**Given problem**
Report only the number of lines in this material that include "FreeCAD".

========

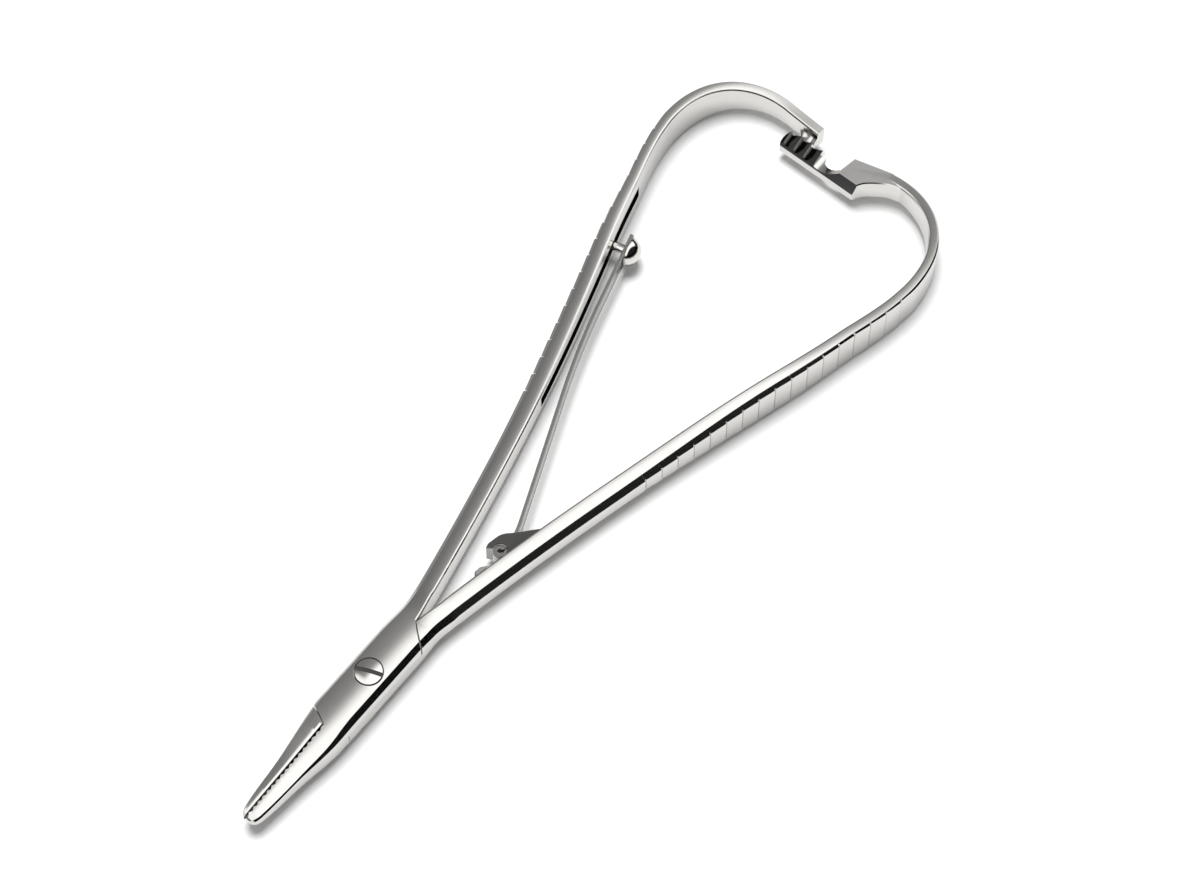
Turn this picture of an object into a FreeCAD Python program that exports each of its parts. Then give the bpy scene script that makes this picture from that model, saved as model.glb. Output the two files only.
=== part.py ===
"""Surgical needle holder: two crossing levers on a slotted screw, curled bow handles,
an end ratchet, serrated jaws and a leaf spring whose button runs in one handle.

Everything is drawn from the pivot: x along the centre line towards the ratchet, y towards
the handle of the upper lever, z up from the resting plane. Millimetres and degrees. The
finished pieces are moved by middle_x, so their origin lies under the middle of the whole.
"""
import FreeCAD, Part
import math
import os
from FreeCAD import Vector

doc = FreeCAD.newDocument("needle_holder")

# Driving sizes. Stations along a handle are path lengths from its neck.
SIZES = [
    # overall heights of the forged section
    ("handle_depth", 10.0),
    ("flat_allowance", 0.04),
    ("joint_depth", 7.4),
    ("shank_depth", 5.6),
    ("curl_depth", 5.3),
    ("end_depth", 4.8),
    # handle: a chain of arcs from the neck to the end of the curl
    ("neck_x", 19.0),
    ("neck_y", 3.05),
    ("neck_heading", 11.2),
    ("flare_length", 72.7),
    ("flare_turn", 6.1),
    ("shoulder_length", 29.3),
    ("shoulder_turn", -7.3),
    ("curl_radius", 15.4),
    ("curl_turn", -103.0),
    ("tail_length", 7.0),
    # handle: how far it swells outwards before, at and after the start of the curl
    ("shoulder_swell", 0.42),
    ("dip_swell", 0.05),
    ("curl_swell", 0.5),
    ("swell_reach", 10.0),
    # handle: in-plane thickness and edge bevel
    ("shank_thickness", 3.9),
    ("grip_thickness", 2.95),
    ("shoulder_thickness", 2.3),
    ("shoulder_setback", 12.0),
    ("curl_thickness", 1.95),
    ("shank_bevel", 1.2),
    ("grip_bevel", 0.8),
    ("curl_bevel", 0.35),
    ("shank_bevel_drop", 0.85),
    ("grip_bevel_drop", 0.55),
    ("curl_bevel_drop", 0.3),
    ("inner_bevel", 0.27),
    ("shank_end", 36.0),
    ("grip_full", 74.0),
    # joint
    ("joint_half_width", 4.05),
    ("joint_half_length", 8.0),
    ("arm_start", 1.5),
    ("shoulder_end", 13.5),
    ("arm_swell", 0.35),
    ("arm_root_y", -1.9),
    ("joint_bevel", 1.0),
    ("joint_bevel_drop", 1.0),
    ("lap_gap", 0.06),
    ("step_gap", 0.3),
    ("front_step_centre", 12.3),
    ("front_step_middle", 11.15),
    ("front_step_side", 10.2),
    ("rear_step_centre", 12.7),
    ("rear_step_middle", 10.55),
    ("rear_step_side", 7.9),
    # jaws
    ("jaw_length", 33.2),
    ("jaw_middle", 22.0),
    ("jaw_root_left", 3.4),
    ("jaw_root_right", 4.1),
    ("jaw_middle_left", 2.05),
    ("jaw_middle_right", 3.1),
    ("jaw_tip_left", 1.25),
    ("jaw_tip_right", 2.35),
    ("jaw_root_depth", 6.7),
    ("jaw_middle_depth", 4.4),
    ("jaw_tip_depth", 2.8),
    ("jaw_nose_length", 2.0),
    ("jaw_bevel", 0.45),
    ("tooth_pitch", 1.2),
    ("tooth_height", 0.42),
    ("bite_gap", 0.08),
    ("bite_chamfer", 0.35),
    # grip grooves
    ("grip_groove_pitch", 3.61),
    ("grip_groove_depth", 0.22),
    ("grip_groove_run", 0.25),
    ("grip_groove_first", 41.9),
    ("grip_groove_beyond", 0.5),
    # pivot screw
    ("screw_head_diameter", 5.2),
    ("screw_head_height", 1.5),
    ("screw_head_dome", 0.4),
    ("screw_head_fit", 0.08),
    ("screw_shank_diameter", 3.6),
    ("screw_running_fit", 0.04),
    ("screw_thread_diameter", 3.0),
    ("screw_thread_fit", 0.02),
    ("screw_slot_width", 0.8),
    ("screw_slot_depth", 0.8),
    ("screw_slot_angle", -67.0),
    # ratchet bar and its pawl
    ("bar_bottom_z", 2.4),
    ("bar_top_z", 7.6),
    ("bar_inner_inset", 6.14),
    ("bar_outer_inset", 3.24),
    ("bar_tip_y", 10.0),
    ("bar_tip_drop", 1.9),
    ("bar_rim_z", 4.5),
    ("bar_chamfer", 0.7),
    ("bar_neck_inset", 4.74),
    ("notch_y", -2.9),
    ("block_corner_inset", 1.04),
    ("block_corner_y", -3.5),
    ("block_inner_y", -6.9),
    ("block_root_y", -11.0),
    ("saddle_y", 0.2),
    ("saddle_z", 4.9),
    ("saddle_radius", 7.0),
    ("ratchet_end_y", 2.2),
    ("ratchet_pitch", 2.3),
    ("ratchet_teeth", 4.0),
    ("ratchet_crest_z", 7.1),
    ("ratchet_depth", 1.4),
    ("ratchet_fall", 1.5),
    ("ratchet_rim_depth", 0.6),
    ("pawl_gap", 0.4),
    ("pawl_width", 2.4),
    ("pawl_fade", 1.8),
    ("pawl_tip_z", 4.6),
    ("pawl_root_z", 6.6),
    ("pawl_tip_height", 0.7),
    # leaf spring, its claw and its button
    ("eye_x", 32.6),
    ("eye_y", -2.7),
    ("eye_radius", 1.25),
    ("leaf_thickness", 0.7),
    ("leaf_width", 3.6),
    ("leaf_heading", 12.0),
    ("leaf_foot_length", 3.0),
    ("leaf_bend_length", 4.0),
    ("leaf_bend_turn", 10.6),
    ("leaf_straight_length", 26.0),
    ("leaf_bow_length", 21.0),
    ("leaf_bow_turn", -7.0),
    ("leaf_end_length", 14.0),
    ("claw_clearance", 0.12),
    ("claw_slot_clearance", 0.15),
    ("claw_wall", 1.2),
    ("claw_drop", 0.1),
    ("claw_tip_angle", 118.0),
    ("claw_back_x", 37.3),
    ("claw_back_y", -3.0),
    ("claw_foot_x", 40.5),
    ("lip_start_x", 25.4),
    ("lip_end_x", 30.4),
    ("lip_top_y", -1.75),
    ("lip_depth", 4.0),
    ("button_setback", 2.6),
    ("button_diameter", 5.3),
    ("button_height", 2.0),
    ("button_rim", 0.4),
    ("button_neck_diameter", 1.8),
    ("button_slide_diameter", 2.6),
    ("button_slide_height", 0.6),
    ("button_slide_lift", 3.0),
    ("groove_width", 3.4),
    ("groove_depth", 1.35),
    ("groove_start", 42.0),
    ("groove_setback", 13.0),
    # the row frame's origin lies under the middle of the length
    ("middle_x", 51.9),
    # motion
    ("opening", 20.0),
    ("spring_ratio", 1.43),
]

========

**Output**
4